┌─ Dataset extract

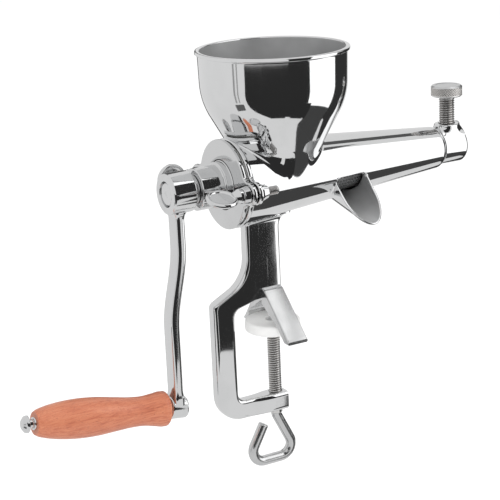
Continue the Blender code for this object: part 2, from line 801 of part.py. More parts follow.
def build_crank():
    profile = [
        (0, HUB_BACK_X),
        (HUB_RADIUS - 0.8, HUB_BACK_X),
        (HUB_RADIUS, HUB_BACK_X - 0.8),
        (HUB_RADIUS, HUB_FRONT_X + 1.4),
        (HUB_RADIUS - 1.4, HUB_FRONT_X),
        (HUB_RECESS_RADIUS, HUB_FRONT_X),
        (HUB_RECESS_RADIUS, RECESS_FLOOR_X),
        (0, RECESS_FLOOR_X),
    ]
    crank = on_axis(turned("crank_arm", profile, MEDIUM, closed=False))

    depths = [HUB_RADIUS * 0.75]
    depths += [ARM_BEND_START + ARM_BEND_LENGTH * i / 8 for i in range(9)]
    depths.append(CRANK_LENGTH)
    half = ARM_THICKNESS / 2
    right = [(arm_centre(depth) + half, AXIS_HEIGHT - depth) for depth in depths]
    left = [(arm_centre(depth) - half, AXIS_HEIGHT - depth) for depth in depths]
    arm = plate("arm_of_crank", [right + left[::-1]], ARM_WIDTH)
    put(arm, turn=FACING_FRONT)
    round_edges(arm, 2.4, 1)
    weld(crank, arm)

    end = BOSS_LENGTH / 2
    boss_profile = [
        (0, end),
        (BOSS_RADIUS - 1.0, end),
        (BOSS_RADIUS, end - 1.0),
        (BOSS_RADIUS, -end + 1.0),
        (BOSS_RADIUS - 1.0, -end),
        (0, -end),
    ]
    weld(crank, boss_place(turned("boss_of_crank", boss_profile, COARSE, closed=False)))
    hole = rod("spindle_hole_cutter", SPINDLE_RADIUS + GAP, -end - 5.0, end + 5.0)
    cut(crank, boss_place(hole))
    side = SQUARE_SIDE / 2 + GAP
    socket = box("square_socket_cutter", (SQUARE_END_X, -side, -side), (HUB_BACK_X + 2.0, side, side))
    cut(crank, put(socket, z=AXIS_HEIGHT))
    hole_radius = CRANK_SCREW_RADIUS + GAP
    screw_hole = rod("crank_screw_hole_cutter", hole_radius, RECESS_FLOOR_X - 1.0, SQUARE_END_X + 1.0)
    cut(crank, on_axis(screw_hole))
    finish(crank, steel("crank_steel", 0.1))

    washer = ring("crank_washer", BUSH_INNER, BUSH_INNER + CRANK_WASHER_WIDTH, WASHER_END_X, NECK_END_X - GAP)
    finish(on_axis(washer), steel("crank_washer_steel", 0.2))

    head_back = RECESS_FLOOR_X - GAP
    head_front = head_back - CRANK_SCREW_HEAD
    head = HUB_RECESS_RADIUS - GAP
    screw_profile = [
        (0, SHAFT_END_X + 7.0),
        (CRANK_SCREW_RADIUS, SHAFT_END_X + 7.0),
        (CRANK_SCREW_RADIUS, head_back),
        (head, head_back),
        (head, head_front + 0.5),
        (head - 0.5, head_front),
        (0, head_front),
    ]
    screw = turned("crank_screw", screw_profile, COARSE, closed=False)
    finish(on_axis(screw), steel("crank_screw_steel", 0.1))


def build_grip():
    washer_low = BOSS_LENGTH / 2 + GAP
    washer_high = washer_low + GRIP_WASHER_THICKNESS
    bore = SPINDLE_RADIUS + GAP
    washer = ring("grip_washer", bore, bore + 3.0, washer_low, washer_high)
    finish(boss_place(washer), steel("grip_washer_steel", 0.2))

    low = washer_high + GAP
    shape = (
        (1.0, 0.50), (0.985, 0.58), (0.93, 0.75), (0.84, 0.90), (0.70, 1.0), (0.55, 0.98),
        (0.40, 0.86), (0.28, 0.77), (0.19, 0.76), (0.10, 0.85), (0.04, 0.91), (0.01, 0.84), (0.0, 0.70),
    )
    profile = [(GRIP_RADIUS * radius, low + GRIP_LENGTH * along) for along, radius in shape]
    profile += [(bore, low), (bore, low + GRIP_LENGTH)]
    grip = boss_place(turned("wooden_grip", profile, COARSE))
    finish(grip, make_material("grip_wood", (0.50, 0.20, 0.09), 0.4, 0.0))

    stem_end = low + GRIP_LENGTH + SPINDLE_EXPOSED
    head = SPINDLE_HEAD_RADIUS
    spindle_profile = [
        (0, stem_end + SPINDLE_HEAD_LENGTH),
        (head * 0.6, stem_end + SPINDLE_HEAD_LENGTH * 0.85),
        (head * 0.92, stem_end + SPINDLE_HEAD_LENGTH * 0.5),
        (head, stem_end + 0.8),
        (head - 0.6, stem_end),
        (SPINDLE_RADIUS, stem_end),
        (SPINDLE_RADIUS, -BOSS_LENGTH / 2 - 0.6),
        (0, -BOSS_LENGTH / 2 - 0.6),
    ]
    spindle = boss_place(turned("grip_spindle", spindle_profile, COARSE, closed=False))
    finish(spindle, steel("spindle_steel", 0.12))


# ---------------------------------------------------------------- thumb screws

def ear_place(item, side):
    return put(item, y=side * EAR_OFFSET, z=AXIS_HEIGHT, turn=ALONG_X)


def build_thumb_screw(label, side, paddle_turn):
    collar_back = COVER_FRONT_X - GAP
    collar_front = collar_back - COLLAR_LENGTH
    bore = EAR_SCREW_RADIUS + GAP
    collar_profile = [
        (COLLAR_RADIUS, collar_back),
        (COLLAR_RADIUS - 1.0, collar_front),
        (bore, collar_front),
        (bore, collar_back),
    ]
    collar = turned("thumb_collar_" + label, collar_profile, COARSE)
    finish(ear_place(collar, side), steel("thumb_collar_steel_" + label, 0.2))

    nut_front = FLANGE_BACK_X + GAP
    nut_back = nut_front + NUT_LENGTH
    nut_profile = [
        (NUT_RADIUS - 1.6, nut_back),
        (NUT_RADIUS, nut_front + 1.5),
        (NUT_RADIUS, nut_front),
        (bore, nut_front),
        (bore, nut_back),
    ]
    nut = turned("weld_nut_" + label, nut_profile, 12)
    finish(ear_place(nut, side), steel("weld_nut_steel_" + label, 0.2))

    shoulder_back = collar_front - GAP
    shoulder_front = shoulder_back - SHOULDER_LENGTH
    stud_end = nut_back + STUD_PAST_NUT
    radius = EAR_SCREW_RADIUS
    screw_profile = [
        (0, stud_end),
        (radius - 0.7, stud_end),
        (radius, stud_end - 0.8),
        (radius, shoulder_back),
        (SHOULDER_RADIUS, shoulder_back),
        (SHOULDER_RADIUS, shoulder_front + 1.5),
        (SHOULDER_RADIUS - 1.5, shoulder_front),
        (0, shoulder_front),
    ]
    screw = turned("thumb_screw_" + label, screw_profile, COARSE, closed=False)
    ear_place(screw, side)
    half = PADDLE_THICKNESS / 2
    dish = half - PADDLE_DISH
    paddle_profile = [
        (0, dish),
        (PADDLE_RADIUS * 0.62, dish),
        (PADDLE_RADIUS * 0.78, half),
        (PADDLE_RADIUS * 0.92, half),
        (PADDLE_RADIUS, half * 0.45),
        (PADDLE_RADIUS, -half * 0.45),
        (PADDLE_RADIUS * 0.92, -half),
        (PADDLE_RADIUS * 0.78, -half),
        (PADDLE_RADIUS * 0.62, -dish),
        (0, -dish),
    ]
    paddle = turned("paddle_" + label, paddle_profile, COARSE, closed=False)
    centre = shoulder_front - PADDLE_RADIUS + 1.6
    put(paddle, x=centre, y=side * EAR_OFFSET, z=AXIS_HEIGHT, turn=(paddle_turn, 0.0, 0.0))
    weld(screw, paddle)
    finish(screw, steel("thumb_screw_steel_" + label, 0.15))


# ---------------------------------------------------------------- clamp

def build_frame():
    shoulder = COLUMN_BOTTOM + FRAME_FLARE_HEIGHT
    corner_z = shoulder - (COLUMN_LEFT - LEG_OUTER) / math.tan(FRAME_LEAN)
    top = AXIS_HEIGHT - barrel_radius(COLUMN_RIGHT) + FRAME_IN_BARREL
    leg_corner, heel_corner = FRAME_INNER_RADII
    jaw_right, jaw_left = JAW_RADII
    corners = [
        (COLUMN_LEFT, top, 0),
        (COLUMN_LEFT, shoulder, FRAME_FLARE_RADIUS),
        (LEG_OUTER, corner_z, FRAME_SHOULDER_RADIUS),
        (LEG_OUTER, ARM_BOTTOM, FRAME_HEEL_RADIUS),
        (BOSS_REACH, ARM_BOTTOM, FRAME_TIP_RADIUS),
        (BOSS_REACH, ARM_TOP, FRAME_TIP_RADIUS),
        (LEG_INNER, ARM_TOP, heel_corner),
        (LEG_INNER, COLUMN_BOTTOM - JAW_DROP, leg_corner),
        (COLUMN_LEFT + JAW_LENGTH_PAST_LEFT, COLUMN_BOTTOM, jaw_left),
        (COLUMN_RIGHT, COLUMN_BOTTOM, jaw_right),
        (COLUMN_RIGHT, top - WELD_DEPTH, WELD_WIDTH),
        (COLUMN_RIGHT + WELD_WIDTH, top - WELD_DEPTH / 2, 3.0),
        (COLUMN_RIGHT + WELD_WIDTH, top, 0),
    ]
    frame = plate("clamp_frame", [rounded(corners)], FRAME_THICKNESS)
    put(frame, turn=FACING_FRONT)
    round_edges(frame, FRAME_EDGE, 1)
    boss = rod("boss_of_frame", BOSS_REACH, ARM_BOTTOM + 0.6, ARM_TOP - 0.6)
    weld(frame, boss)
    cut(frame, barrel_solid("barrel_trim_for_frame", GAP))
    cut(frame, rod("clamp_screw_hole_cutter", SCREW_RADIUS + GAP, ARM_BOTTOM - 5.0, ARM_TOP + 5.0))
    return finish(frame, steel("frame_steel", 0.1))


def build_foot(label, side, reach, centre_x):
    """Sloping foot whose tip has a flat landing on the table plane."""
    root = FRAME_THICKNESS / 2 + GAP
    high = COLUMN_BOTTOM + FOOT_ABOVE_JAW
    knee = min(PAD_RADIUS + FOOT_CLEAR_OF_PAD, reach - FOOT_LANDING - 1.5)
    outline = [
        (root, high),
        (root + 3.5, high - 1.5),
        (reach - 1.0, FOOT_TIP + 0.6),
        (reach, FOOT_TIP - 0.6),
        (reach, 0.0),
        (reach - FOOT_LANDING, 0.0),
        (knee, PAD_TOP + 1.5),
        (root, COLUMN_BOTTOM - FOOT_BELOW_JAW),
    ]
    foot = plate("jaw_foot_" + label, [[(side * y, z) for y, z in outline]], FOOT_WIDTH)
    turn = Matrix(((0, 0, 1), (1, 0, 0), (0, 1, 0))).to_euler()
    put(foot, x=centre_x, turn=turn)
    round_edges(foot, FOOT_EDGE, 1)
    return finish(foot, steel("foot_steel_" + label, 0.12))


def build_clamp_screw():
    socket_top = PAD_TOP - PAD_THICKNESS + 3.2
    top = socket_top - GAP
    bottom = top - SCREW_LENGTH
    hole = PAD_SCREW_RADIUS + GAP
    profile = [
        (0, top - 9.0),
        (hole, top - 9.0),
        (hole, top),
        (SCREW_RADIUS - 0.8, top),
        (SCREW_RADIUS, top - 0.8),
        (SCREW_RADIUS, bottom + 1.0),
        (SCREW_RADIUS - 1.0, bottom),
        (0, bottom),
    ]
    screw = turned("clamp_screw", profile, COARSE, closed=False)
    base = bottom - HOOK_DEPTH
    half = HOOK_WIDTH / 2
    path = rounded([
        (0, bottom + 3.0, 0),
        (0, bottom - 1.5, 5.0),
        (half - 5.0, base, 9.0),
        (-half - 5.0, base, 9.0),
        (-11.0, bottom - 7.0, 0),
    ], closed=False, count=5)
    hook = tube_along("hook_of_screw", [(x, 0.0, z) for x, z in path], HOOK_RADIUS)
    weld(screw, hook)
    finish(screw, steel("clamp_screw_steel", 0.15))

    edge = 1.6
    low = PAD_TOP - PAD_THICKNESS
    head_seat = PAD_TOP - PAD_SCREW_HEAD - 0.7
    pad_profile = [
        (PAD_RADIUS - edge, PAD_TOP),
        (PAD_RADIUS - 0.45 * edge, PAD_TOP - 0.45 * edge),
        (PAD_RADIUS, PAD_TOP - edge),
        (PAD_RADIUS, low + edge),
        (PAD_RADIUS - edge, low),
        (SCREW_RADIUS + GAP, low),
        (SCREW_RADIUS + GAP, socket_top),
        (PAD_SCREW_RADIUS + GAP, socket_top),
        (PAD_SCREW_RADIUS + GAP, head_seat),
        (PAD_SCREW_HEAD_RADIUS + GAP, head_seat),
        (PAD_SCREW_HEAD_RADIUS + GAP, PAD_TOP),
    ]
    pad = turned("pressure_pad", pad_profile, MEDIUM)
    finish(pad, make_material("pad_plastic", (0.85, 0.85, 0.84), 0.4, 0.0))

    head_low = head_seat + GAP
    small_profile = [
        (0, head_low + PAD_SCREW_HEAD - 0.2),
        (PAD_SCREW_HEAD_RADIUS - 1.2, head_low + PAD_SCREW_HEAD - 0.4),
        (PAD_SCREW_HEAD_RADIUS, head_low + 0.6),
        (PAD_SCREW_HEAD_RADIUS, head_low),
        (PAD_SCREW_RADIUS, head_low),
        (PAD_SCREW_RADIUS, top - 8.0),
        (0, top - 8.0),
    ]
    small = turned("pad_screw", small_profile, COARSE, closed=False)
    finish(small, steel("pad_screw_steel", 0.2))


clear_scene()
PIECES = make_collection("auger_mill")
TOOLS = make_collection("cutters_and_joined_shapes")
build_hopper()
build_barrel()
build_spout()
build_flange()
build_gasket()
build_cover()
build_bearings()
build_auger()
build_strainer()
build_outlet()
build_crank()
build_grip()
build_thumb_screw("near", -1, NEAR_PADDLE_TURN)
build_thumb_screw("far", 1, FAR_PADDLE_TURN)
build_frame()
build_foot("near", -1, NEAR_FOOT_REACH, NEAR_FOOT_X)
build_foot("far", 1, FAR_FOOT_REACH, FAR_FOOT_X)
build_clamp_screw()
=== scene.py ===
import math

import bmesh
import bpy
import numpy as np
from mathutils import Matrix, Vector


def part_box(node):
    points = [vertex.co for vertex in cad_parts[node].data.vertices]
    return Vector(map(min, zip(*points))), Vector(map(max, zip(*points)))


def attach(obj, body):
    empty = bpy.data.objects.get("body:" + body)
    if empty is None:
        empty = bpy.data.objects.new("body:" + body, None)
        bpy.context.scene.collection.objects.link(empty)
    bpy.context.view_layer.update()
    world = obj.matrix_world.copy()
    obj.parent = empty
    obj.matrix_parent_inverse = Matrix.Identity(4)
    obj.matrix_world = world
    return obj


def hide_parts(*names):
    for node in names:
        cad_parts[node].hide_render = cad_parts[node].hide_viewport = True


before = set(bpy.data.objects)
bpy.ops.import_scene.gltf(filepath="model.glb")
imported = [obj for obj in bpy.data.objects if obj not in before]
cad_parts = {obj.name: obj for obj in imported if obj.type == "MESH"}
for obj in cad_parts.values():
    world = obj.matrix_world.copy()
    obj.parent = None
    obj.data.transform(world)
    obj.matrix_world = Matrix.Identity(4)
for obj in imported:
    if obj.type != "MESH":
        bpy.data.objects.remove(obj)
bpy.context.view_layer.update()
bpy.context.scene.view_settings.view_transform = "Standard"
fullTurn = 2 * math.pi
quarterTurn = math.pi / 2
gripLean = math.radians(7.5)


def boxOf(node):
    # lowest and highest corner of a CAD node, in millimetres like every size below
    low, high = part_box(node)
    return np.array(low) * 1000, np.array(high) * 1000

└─

Copy exactly the lines from the line with "clear_scene()" up to and including the line with "before = set(bpy.data.objects)", and no other lines.

> [Exercise solution]
clear_scene()
PIECES = make_collection("auger_mill")
TOOLS = make_collection("cutters_and_joined_shapes")
build_hopper()
build_barrel()
build_spout()
build_flange()
build_gasket()
build_cover()
build_bearings()
build_auger()
build_strainer()
build_outlet()
build_crank()
build_grip()
build_thumb_screw("near", -1, NEAR_PADDLE_TURN)
build_thumb_screw("far", 1, FAR_PADDLE_TURN)
build_frame()
build_foot("near", -1, NEAR_FOOT_REACH, NEAR_FOOT_X)
build_foot("far", 1, FAR_FOOT_REACH, FAR_FOOT_X)
build_clamp_screw()
=== scene.py ===
import math

import bmesh
import bpy
import numpy as np
from mathutils import Matrix, Vector


def part_box(node):
    points = [vertex.co for vertex in cad_parts[node].data.vertices]
    return Vector(map(min, zip(*points))), Vector(map(max, zip(*points)))


def attach(obj, body):
    empty = bpy.data.objects.get("body:" + body)
    if empty is None:
        empty = bpy.data.objects.new("body:" + body, None)
        bpy.context.scene.collection.objects.link(empty)
    bpy.context.view_layer.update()
    world = obj.matrix_world.copy()
    obj.parent = empty
    obj.matrix_parent_inverse = Matrix.Identity(4)
    obj.matrix_world = world
    return obj


def hide_parts(*names):
    for node in names:
        cad_parts[node].hide_render = cad_parts[node].hide_viewport = True


before = set(bpy.data.objects)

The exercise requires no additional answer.